Lyle Lovett was right. She is a real treasure. The kind we should all cherish when they cross our paths, whether they're the bank manager, our child's teacher or a woman unafraid to “love some band”—as Sapphire the groupie proclaims in Almost Famous, “or little piece of music so much it hurts.”

Jane Scott loved what she loved. She wrote about it. And she wrote about other stuff, too. Always intriguing, always looking for truth. But especially, always inspiring people who loved music to dig deeper, seek more and find the part that made them feel most alive.

Feeling alive was everything to her. Or as she told the Plain Dealer's John Soeder when she retired, “What I like about rock & roll is you can't sit around feeling sorry for yourself… The blues perpetuate you're feeling of despondency. Rock gets you up on your feet, dancing!

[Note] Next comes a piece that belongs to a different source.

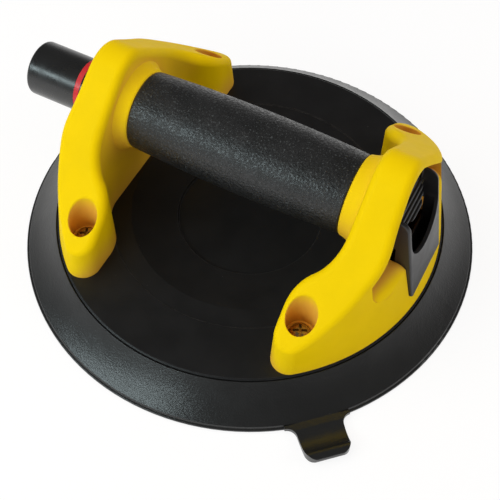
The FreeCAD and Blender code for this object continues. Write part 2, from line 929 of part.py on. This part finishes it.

And you forget about it. The beats get you going.”

No doubt they're “going” in heaven right now. Probably Hendrix met her in that blue Corvette when she hit the Pearly Gates, told her he knew where Morrison was holed up and they were gonna go rock with Joplin later. No doubt, she's laughing with the wind in her air—just as alive in heaven as she ever was on Earth, and for anyone who ever read her, they know: Jane Scott was always as alive as alive can be.